Le Clean Industrial Deal vient donc proposer des mesures concrètes à mettre en œuvre pour venir apporter un soutien rapide à la fois aux entreprises des industries à forte intensité énergétique (eg. secteurs de l’acier, métaux, produits chimiques etc…) , qui ont besoin de se décarboner et s’électrifier sans concurrence déloyale ou complexité réglementaire; ainsi qu’à celles du secteur des technologies propres (eg. énergie verte, véhicules électriques etc…), qui sont au cœur de la compétitivité future et nécessaires à la transformation industrielle, à la circularité et à la décarbonisation.
Le Clean Industrial Deal s’articule donc autour de plusieurs piliers dont deux majeurs (l’énergie abordable et la circularité):
L‘énergie abordable[4], qui constitue le premier pilier, inclut des mesures visant à réduire les factures énergétiques des industries, des entreprises et des ménages à court terme, tout en augmentant le taux d’électrification de l’ensemble de l’économie avec pour objectif 32% en 2030 contre 21,3% aujourd’hui.
La réduction des factures énergétiques pourra passer par un soutien à l'adoption de contrats à long terme d’approvisionnements en énergie propre (Power Purchase Agreements -PPAs & Contracts for Difference -CfDs) avec contre garanties pour les PME-ETI et industries à forte intensité énergétique.
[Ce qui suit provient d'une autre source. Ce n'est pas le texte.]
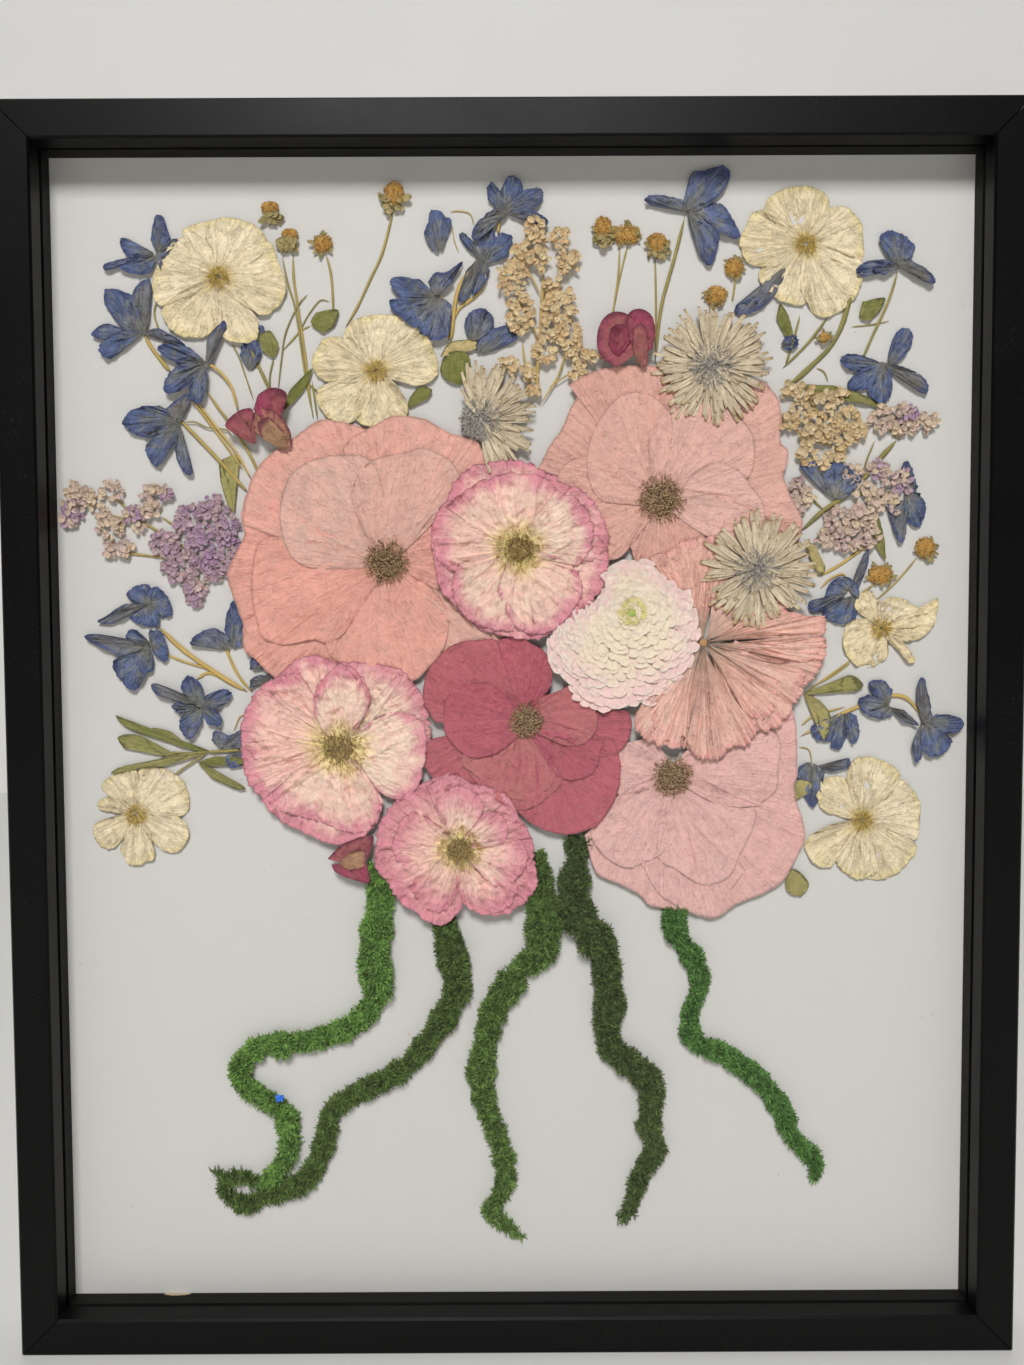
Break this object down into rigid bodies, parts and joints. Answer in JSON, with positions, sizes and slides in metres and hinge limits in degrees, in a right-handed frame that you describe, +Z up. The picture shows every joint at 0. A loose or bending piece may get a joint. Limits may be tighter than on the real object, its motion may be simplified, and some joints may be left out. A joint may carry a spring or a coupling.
{
  "type": "pressed flower frame",
  "caption": "Deep black shadow-box frame that displays a bouquet of pressed blooms, small dried florets and trailing moss strands on a white board behind glass.",
  "frame": {"origin": "bottom centre of the frame's bounding box, on the underside of the bottom rail and midway through its depth", "axes": "+Z up along the long sides, +X to the right as the front is seen, -Y out of the front through the glass, +Y out of the back"},
  "size_m": [0.428, 0.035, 0.53],
  "materials": {
    "black_satin": "satin black paint on a wooden moulding",
    "black_spacer": "matt black spacer",
    "clear_glass": "clear picture glass",
    "white_card": "white paper card",
    "kraft_board": "brown fibreboard",
    "zinc": "zinc-plated steel",
    "coral": "dry coral petals",
    "blush": "dry blush petals",
    "deep_rose": "dry deep rose petals",
    "ruffle_pink": "dry ruffled pink petals",
    "pale_cream": "dry pale cream petals",
    "cream": "dry cream petals",
    "straw": "dry straw-coloured rays",
    "dry_blue": "dry blue petals",
    "maroon": "dry maroon petals",
    "lilac": "dry lilac and beige florets",
    "leaf_green": "dry olive leaves",
    "honey": "dry golden florets and stem",
    "moss": "preserved green moss"
  },
  "bodies": {
    "root": {"rail_bottom": "black_satin", "rail_left": "black_satin", "rail_top": "black_satin", "rail_right": "black_satin", "spacer_left": "black_spacer", "spacer_right": "black_spacer", "spacer_bottom": "black_spacer", "spacer_top": "black_spacer", "glass": "clear_glass", "mount_board": "white_card", "back_board": "kraft_board", "tab_left": "zinc", "tab_right": "zinc", "tab_bottom": "zinc", "tab_top": "zinc", "hanger": "zinc", "poppy_left": "coral", "poppy_right": "blush", "poppy_pale": "blush", "poppy_rose": "deep_rose", "carnation": "coral", "rose_left": "ruffle_pink", "rose_centre": "ruffle_pink", "rose_low": "ruffle_pink", "ranunculus": "pale_cream", "aster_side": "straw", "aster_upper": "straw", "aster_right": "straw", "cream_top_left": "cream", "cream_upper_left": "cream", "cream_top_right": "cream", "cream_low_right": "cream", "cream_low_left": "cream", "cream_crumpled": "cream", "delphinium_corner": "dry_blue", "delphinium_far_left": "dry_blue", "delphinium_left": "dry_blue", "delphinium_bundle": "dry_blue", "delphinium_top": "dry_blue", "delphinium_pair": "dry_blue", "delphinium_top_right": "dry_blue", "delphinium_upper_right": "dry_blue", "delphinium_right": "dry_blue", "delphinium_branch_left": "dry_blue", "delphinium_star": "dry_blue", "delphinium_branch_right": "dry_blue", "chamomile_tall": "honey", "bud_sprig": "leaf_green", "dried_sprig": "honey", "cream_cluster": "cream", "statice_left": "lilac", "statice_right": "lilac", "snapdragon_left": "maroon", "snapdragon_top": "maroon", "snapdragon_low": "maroon", "moss_far_left": "moss", "moss_looped": "moss", "moss_middle": "moss", "moss_right": "moss", "moss_far_right": "moss"}
  },
  "joints": []
}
Des mesures fiscales sont également évoquées pour donner la possibilité de réduire la taxation de l'électricité à zéro pour les industries à forte intensité énergétique.
L’effort de réduction de la facture énergétique doit également s’accompagner i) d’une accélération du déploiement de l'énergie propre et de l'électrification en Europe, tout en réduisant les délais d'autorisation pour le déploiement des projets; ii) du bon fonctionnement des marchés du gaz en épurant les taxes et frais actuels.
L’axe de la proposition autour de la circularité (second pilier du Clean Industrial Deal) s’inscrit dans l’ambition de l'UE de devenir le leader mondial de l'économie circulaire d'ici 2030. La proposition sur les matières premières critiques prévoit un objectif de taux de recyclage de 25% à 2030. Cet objectif sera porté par des mesures de soutien pour favoriser le recyclage et ainsi limiter l’export des déchets afin de réduire la dépendance de l’UE à l’égard des matières premières. Ces dernières seront réutilisées, reconditionnées, recyclées et revalorisées dans l’économie. Le potentiel circulaire du marché européen du reconditionnement devrait passer de sa valeur actuelle de 31 milliards d’euros à 100 milliards d’euros d’ici 2030, créant ainsi 500'000 nouveaux emplois.
Le seul point noir à ce stade est son niveau d’ambition. En effet, seuls 480 milliards d’euros d’investissement à mobiliser ont été mentionnés jusqu’alors par la Commission Européenne tandis que le Rapport Draghi préconisait 750 à 800 milliards d’euros pour redresser la barre. Une fois n’est pas coutume pour les propositions Européennes, l’intention est bonne mais son potentiel d’action ne peut se réaliser sans coordination et ruissellement homogène au niveau national.